A quick explanation of what this is trying to do: Essentially this system is trying to use every digit in a 2d-array based upon the index of the digit in the number, and the digit's value. It uses these as indexes to keep track of how many numbers of that value have been inserted in the array. When 100 has been reached, it closes off all "lower branches".
The time of this algorithm is something like O(billion*log(16)*7)+O(100)
. I could be wrong about that. Also it is very likely this needs debugging as it is kinda complex and I just wrote it off the top of my head.
EDIT: Downvotes without explanation are not helpful.

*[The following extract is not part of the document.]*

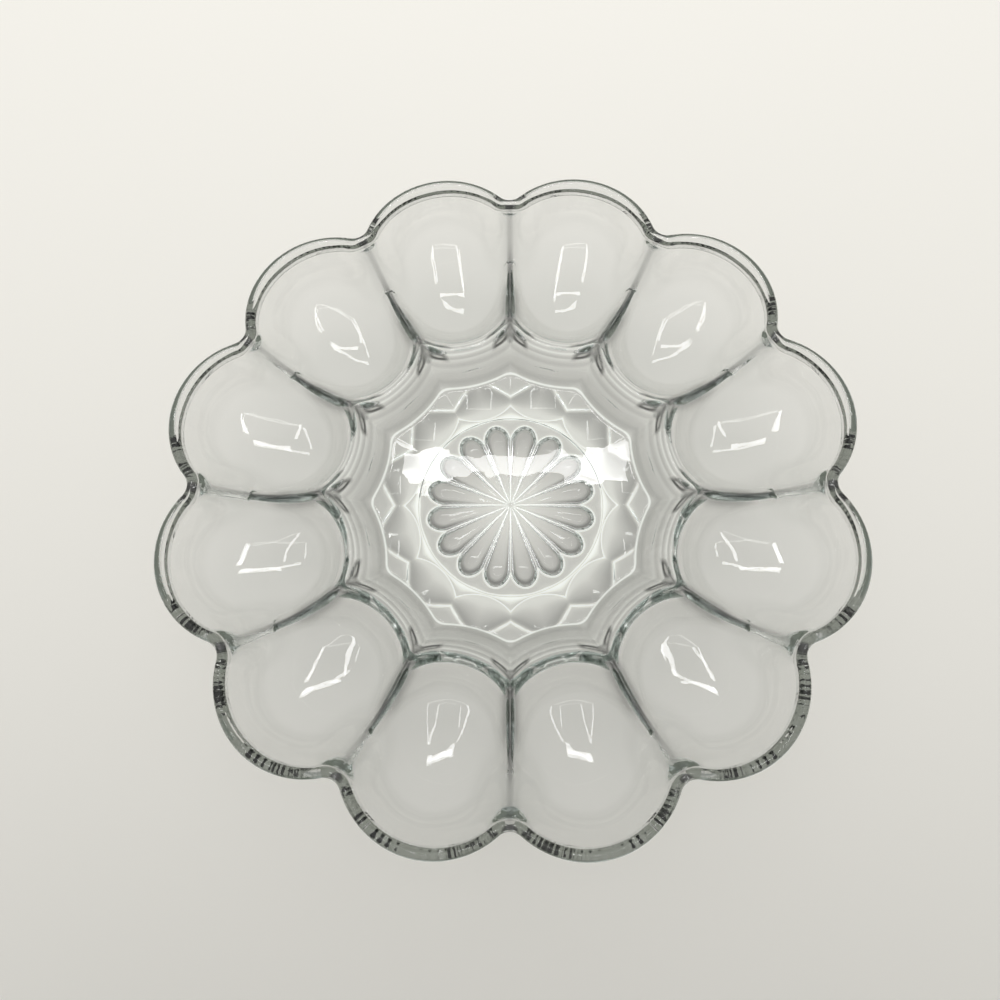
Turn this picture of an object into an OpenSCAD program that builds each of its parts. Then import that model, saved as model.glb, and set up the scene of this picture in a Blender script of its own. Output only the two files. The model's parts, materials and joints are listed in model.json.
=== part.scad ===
// Deviled egg platter in clear pressed glass, millimetres, +Z up.
// The origin is on the surface that the platter stands on, under its centre.
// The real platter is one casting. It is split here into its own regions, which meet
// face to face: one per egg cup, and the floor of the centre dish.

/* [Platter] */
// Width across two opposite scallops
overall_d = 250; // [244:1:256]
// Height from the table to the top of the rim
overall_h = 32; // [30:0.5:36]

/* [Scalloped rim] */
// How far a scallop's circle reaches past the ridge beside its cup
scallop_lap = 7.8; // [7:0.1:9]
// Thickness of the rim's wall
rim_wall = 3.5; // [3:0.1:4.5]
// Radius that rounds the notch between two scallops
notch_r = 5.5; // [4:0.5:7]

// Radius of the bead inside each notch
bead_r = 4.5; // [3.5:0.1:4.8]
// Distance of a bead's middle from the edge of its notch
bead_inset = 6.5; // [6:0.1:7]
// Drop from the rim to the top of a bead
bead_drop = 2.8; // [2.4:0.1:4]

/* [Egg cups] */
// Depth of a cup below the rim
cup_depth = 25; // [23:0.5:26]
// Thickness of a cup's wall
cup_wall = 4; // [3.5:0.1:4.5]

/* [Centre dish] */
// Distance of the dish wall's foot from the platter's axis, at the middle of a cup
dish_foot_r = 48.6; // [46:0.2:50]
// How far the dish wall leans out from its foot to its crest, at the middle of a cup
crest_run = 10.4; // [10:0.1:11]
// How much farther out the crest lies at a ridge than at the middle of a cup
crest_swell = 6.8; // [6:0.1:7.6]
// Width of the crest's flat top, at the middle of a cup
crest_w = 1.8; // [1.5:0.1:2.2]
// Drop from the rim to the crest of the dish wall
crest_drop = 13.6; // [13:0.1:15]
// Thickness of the dish wall, square to its slope
dish_wall = 4; // [3.5:0.1:4.5]
// Thickness of the dish's floor
floor_t = 7.5; // [6.5:0.1:8.5]

/* [Pressed star] */
// Number of petals in the star
petal_count = 16; // [12:1:16]
// Gap between the petals' round tips and the dish wall's foot
star_gap = 16.6; // [15:0.2:18]
// Distance from the platter's axis to a petal's point
petal_start = 1.5; // [1:0.25:3]
// Radius of a petal's round end on the underside
petal_end_r = 4.8; // [4.2:0.1:4.9]
// Depth of a petal at its round end
petal_depth = 1.5; // [1:0.1:2]
// Gap between the round recess that holds the star and the dish wall's foot
recess_gap = 14; // [13.2:0.1:14.4]
// Depth of that recess
recess_depth = 0.8; // [0.4:0.1:1.2]

/* [Thumbprint and kite band] */
// How far past the dish wall's foot the middle of a thumbprint lies
thumb_past = 4.5; // [3.4:0.1:5.4]
// Gap between a thumbprint's inner edge and the dish wall's foot
thumb_gap = 13.1; // [11.6:0.1:13.2]
// Depth of a thumbprint
thumb_depth = 2; // [1.5:0.1:2.4]
// Gap between the place where the kites leave the underside and the dish wall's foot
kite_gap = 5.5; // [3.6:0.1:7.6]
// Slope of a kite, in degrees
kite_lean = 21; // [15:1:24]

/* [Hidden] */
cup_count = 12;

// The cups are numbered anticlockwise, and cup 1 is the first one past +X.
cup_names = [for (i = [1:cup_count]) str("egg_cup_", i < 10 ? "0" : "", i)];

cup_step = 360 / cup_count;
cup_half = cup_step / 2;
overrun = overall_h / 16;

// Rim: the scallops stand on a ring, and a round softens each notch between two of them.
rim_r = overall_d / 2;
scallop_r = (rim_r * sin(cup_half) + scallop_lap) / (1 + sin(cup_half));
ring_r = rim_r - scallop_r;
rim_top_r = rim_wall / 2;
rim_seat_z = overall_h - rim_top_r;
scallop_in_r = scallop_r - rim_wall;
ridge_gap = ring_r * sin(cup_half);
ridge_mid = ring_r * cos(cup_half);
round_at = ridge_mid + sqrt(pow(scallop_r + notch_r, 2) - pow(ridge_gap, 2));
notch_bite = rim_wall / 64;
bead_ring_r = round_at - notch_r - bead_inset;
bead_z = overall_h - bead_drop - bead_r;

// Dish wall: one cone for each cup, through the crest's places at a cup and at a ridge.
crest_r = dish_foot_r + crest_run;
crest_ridge_r = crest_r + crest_swell;
crest_z = overall_h - crest_drop;
panel_ring_r = (pow(crest_ridge_r, 2) - pow(crest_r, 2)) / (2 * (crest_ridge_r * cos(cup_half) - crest_r));
panel_top_r = panel_ring_r - crest_r;
panel_foot_r = panel_ring_r - dish_foot_r;
panel_lean = atan((panel_foot_r - panel_top_r) / (crest_z - floor_t));
panel_w = dish_wall / cos(panel_lean);
base_r = dish_foot_r + 2 * dish_wall;

// Cup: a ball through the crest, the cup's lowest point and the rim's inner edge.
bowl_floor_z = overall_h - cup_depth;
bowl_seat_z = rim_seat_z - rim_top_r;
in_rise = crest_z - bowl_floor_z;
out_rise = bowl_seat_z - bowl_floor_z;
bowl_run = rim_r - rim_wall - crest_r - crest_w;
rise_gap = out_rise / in_rise - 1;
in_run = (sqrt(pow(bowl_run, 2) + rise_gap * (pow(bowl_run, 2) + pow(out_rise, 2) - in_rise * out_rise))
          - bowl_run) / rise_gap;
bowl_r = (pow(in_run, 2) + pow(in_rise, 2)) / (2 * in_rise);
bowl_ring_r = crest_r + crest_w + in_run;
bowl_z = bowl_floor_z + bowl_r;
shell_r = bowl_r + cup_wall;
crest_land_r = bowl_ring_r * cos(cup_half);

// Petal: a ball and the cone that touches it, lying point inwards.
star_r = dish_foot_r - star_gap;
recess_r = dish_foot_r - recess_gap;
petal_ball_r = (pow(petal_end_r, 2) + pow(petal_depth, 2)) / (2 * petal_depth);
petal_run = star_r - petal_end_r - petal_start;
petal_drop = petal_ball_r - petal_depth;
petal_dip = atan(petal_drop / petal_run);
petal_long = sqrt(pow(petal_run, 2) + pow(petal_drop, 2));
petal_side = sqrt(pow(petal_long, 2) - pow(petal_ball_r, 2));
petal_open = asin(petal_ball_r / petal_long);

// Thumbprint: a shallow piece of a large ball.
thumb_ring_r = dish_foot_r + thumb_past;
thumb_reach = thumb_past + thumb_gap;
thumb_ball_r = (pow(thumb_reach, 2) + pow(thumb_depth, 2)) / (2 * thumb_depth);
kite_r = dish_foot_r - kite_gap;

$fn = 96;
ball_fn = 144;

function polar(r, a) = [r * cos(a), r * sin(a)];

// Plan of the slice that holds one cup, between two ridges.
module cup_slice() {
    polygon([[0, 0], polar(round_at, cup_half), [overall_d, overall_d],
             [overall_d, -overall_d], polar(round_at, -cup_half)]);
}

// Plan of the half slice beside one ridge, as far out as the middle of the notch's round.
module ridge_side(side) {
    polygon([[0, 0], [ring_r, 0], polar(round_at, side * cup_half)]);
}

// Body of one slice: the scallop, and its half of the round at each notch.
module scallop_body() {
    intersection() {
        translate([ring_r, 0, 0]) cylinder(h = rim_seat_z, r = scallop_r);
        linear_extrude(height = rim_seat_z) cup_slice();
    }
    for (side = [-1, 1])
        difference() {
            linear_extrude(height = rim_seat_z) ridge_side(side);
            translate(concat(polar(round_at, side * cup_half), -overrun))
                cylinder(h = overall_h + overrun, r = notch_r + notch_bite);
        }
}

// Half-round on top of the rim's wall, along one scallop.
module rim_band() {
    translate([0, 0, rim_seat_z])
        intersection() {
            translate([ring_r, 0, 0])
                rotate_extrude()
                    intersection() {
                        translate([scallop_in_r + rim_top_r, 0]) circle(r = rim_top_r);
                        translate([scallop_in_r, 0]) square([rim_wall, rim_wall]);
                    }
            translate([0, 0, -overrun]) linear_extrude(height = overall_h) cup_slice();
            translate([ring_r, -overall_d / 2, -overrun]) cube([overall_d, overall_d, overall_h]);
        }
}

// All that may stand on the cup's side of the centre dish.
module dish_limit() {
    translate([panel_ring_r, 0, 0]) {
        cylinder(h = floor_t, r = panel_foot_r);
        translate([0, 0, floor_t])
            cylinder(h = crest_z - floor_t, r1 = panel_foot_r, r2 = panel_top_r);
        translate([0, 0, crest_z]) cylinder(h = crest_drop + overrun, r = panel_top_r);
        translate([0, -overall_d / 2, 0]) cube([overall_d, overall_d, overall_h + overrun]);
    }
}

// Open space under one cup and behind the dish wall.
module under_cup() {
    difference() {
        translate([panel_ring_r, 0, 0]) {
            translate([0, 0, -overrun]) cylinder(h = floor_t + overrun, r = overall_d);
            translate([0, 0, floor_t])
                cylinder(h = crest_z - floor_t, r1 = panel_foot_r - panel_w, r2 = panel_top_r - panel_w);
            translate([0, -overall_d / 2, -overrun])
                cube([overall_d, overall_d, overall_h + 2 * overrun]);
        }
        translate([bowl_ring_r, 0, bowl_z]) sphere(r = shell_r, $fn = ball_fn);
    }
}

// Hollow of one cup: a ball, kept inside the rim's wall at its outer end.
module cup_hollow() {
    intersection() {
        translate([bowl_ring_r, 0, bowl_z]) sphere(r = bowl_r, $fn = ball_fn);
        union() {
            translate([ring_r, 0, 0]) cylinder(h = 2 * overall_h, r = scallop_in_r);
            translate([0, -overall_d / 2, 0]) cube([ring_r, overall_d, 2 * overall_h]);
        }
    }
}

// The half of a notch's bead that belongs to the cup on this side of the ridge.
module half_bead(side) {
    intersection() {
        translate(concat(polar(bead_ring_r, side * cup_half), bead_z))
            rotate([90, 0, 0]) sphere(r = bead_r);
        linear_extrude(height = overall_h) ridge_side(side);
    }
}

// One egg cup with its stretch of rim, its half ridges and its bulge of the dish wall.
module egg_cup(i) {
    color([0.8, 0.88, 0.85], 0.6)
        rotate([0, 0, (i + 1 / 2) * cup_step]) {
            difference() {
                intersection() {
                    union() {
                        scallop_body();
                        rim_band();
                    }
                    dish_limit();
                }
                under_cup();
                cup_hollow();
                translate([0, 0, crest_z]) cylinder(h = overall_h, r = crest_land_r);
            }
            for (side = [-1, 1]) half_bead(side);
        }
}

// One petal of the star, cut upwards from the recess.
module petal() {
    translate([petal_start, 0, recess_depth])
        rotate([0, 90 + petal_dip, 0])
            rotate_extrude() {
                polygon([[0, 0], petal_side * [sin(petal_open), cos(petal_open)], [0, petal_long]]);
                intersection() {
                    translate([0, petal_long]) circle(r = petal_ball_r, $fn = ball_fn);
                    translate([0, petal_long - petal_ball_r]) square([petal_ball_r, 2 * petal_ball_r]);
                }
            }
}

// Floor of the centre dish, smooth above, with the pressed pattern below.
module centre_dish() {
    color([0.84, 0.9, 0.87], 0.6)
        difference() {
            cylinder(h = floor_t, r = base_r);
            translate([0, 0, -overrun]) cylinder(h = overrun + recess_depth, r = recess_r);
            for (i = [0:petal_count - 1])
                rotate([0, 0, (i + 1 / 2) * 360 / petal_count]) petal();
            for (i = [0:cup_count - 1])
                rotate([0, 0, (i + 1 / 2) * cup_step])
                    translate([thumb_ring_r, 0, thumb_depth - thumb_ball_r])
                        sphere(r = thumb_ball_r, $fn = 2 * ball_fn);
            for (i = [0:cup_count - 1])
                rotate([0, 0, i * cup_step])
                    translate([kite_r, 0, 0])
                        rotate([0, -kite_lean, 0])
                            translate([0, -base_r, -floor_t])
                                cube([base_r, 2 * base_r, floor_t]);
        }
}

for (i = [0:cup_count - 1])
    egg_cup(i);
centre_dish();
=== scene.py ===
# Deviled egg platter in clear pressed glass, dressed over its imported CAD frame.
# The shapes are worked out in millimetres from the table up and put into the scene in metres.
import json
import math

import bmesh
import bpy
import numpy as np
from mathutils import Euler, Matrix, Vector

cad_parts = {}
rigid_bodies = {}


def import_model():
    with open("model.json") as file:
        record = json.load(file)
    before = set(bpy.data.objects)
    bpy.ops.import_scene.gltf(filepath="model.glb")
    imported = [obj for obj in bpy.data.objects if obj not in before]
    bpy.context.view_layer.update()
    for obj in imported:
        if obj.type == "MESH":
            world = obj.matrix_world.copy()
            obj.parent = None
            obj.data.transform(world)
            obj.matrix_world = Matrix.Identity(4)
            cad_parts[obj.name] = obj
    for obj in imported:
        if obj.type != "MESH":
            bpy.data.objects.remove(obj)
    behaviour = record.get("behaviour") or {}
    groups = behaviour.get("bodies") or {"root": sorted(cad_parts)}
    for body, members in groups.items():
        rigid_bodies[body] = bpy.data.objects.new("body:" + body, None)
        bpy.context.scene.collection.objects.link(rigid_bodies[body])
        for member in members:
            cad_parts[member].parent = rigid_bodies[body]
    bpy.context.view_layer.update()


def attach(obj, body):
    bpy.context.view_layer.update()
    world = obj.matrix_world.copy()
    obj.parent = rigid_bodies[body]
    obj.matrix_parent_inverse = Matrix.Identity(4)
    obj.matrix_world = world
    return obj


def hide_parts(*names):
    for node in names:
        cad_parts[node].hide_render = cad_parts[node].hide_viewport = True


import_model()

mm = 0.001
scene = bpy.context.scene
collection = scene.collection

# The camera stands where the photograph was taken from, in millimetres and degrees.
view = {
    "place": (3.407, -83.847, 316.648),
    "turn": (15.3111, 1.3091, 0.1574),
    "lens": 30.93,
    "sensor": 36.0,
    "nearest": 10.0,
    "farthest": 20000.0,
}
cameraData = bpy.data.cameras.new("viewCamera")
cameraData.lens = view["lens"]
cameraData.sensor_width = view["sensor"]
cameraData.clip_start = view["nearest"] * mm
cameraData.clip_end = view["farthest"] * mm
camera = bpy.data.objects.new("viewCamera", cameraData)
camera.location = Vector(view["place"]) * mm
camera.rotation_euler = Euler([math.radians(a) for a in view["turn"]], "XYZ")
collection.objects.link(camera)
scene.camera = camera
print("camera placed")

# Sizes of the platter in millimetres. They are the CAD model's, but for a thicker wall round the dish.
platter = {
    "cups": 12,
    "width": 250.0,
    "height": 32.0,
    "scallopRadius": 31.9,
    "rimWall": 3.5,
    "notchRadius": 5.5,
    "cupDepth": 25.0,
    "bowlMiddle": 75.9,       # where a cup is deepest, from the platter's axis
    "cupWall": 4.0,
    "leastWall": 2.6,
    "crest": 59.0,            # the crest between a cup and the dish, from the platter's axis
    "crestDrop": 13.6,        # from the rim down to that crest
    "foot": 48.6,             # where the dish's wall meets its floor, from the platter's axis
    "dishWall": 4.8,
    "floor": 7.5,
    "baseEdge": 56.0,
}
# How widely the ridges and creases are rounded, and between which distances from the axis that grows.
rounding = {
    "ridge": 0.9, "ridgeOuter": 3.0, "ridgeFrom": 101.0, "ridgeTo": 110.0,
    "groove": 0.5, "grooveOuter": 2.0, "grooveFrom": 103.0, "grooveTo": 111.0,
    "valley": 3.0, "crest": 7.0, "foot": 1.1, "lip": 2.0, "rim": 1.2, "base": 2.0, "under": 1.5,
}
# Distances from the axis where the pressed pattern ends, where the dish's wall ends and where the rim begins.
zones = {"pattern": 62.0, "inner": 80.0, "outer": 90.0}
outOfReach = {"above": 99.0, "below": -9.0}      # heights that leave a form out where two are joined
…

If you think this answer is incorrect, please leave a comment why. Pretty sure that StackOverflow even tells you to do so when you downvote.
Managing a separate list is extra work and you have to move things around the whole list every time you find another replacement. Just qsort it and take the top 100.
Problem: Find m largest elements of n items where n >>> m
The simplest solution, that should be obvious to everyone is to simply do m passes of the bubble sort algorithm.
then print out the last n elements of the array.
This requires no external data structures, and uses an algorithm that everyone knows.
Running time estimate is O(m*n). The best answers so far is O(n log(m)), so this solution is not significantly more expensive for small m.
I'm not saying this couldn't be improved, but this is by far the simplest solution.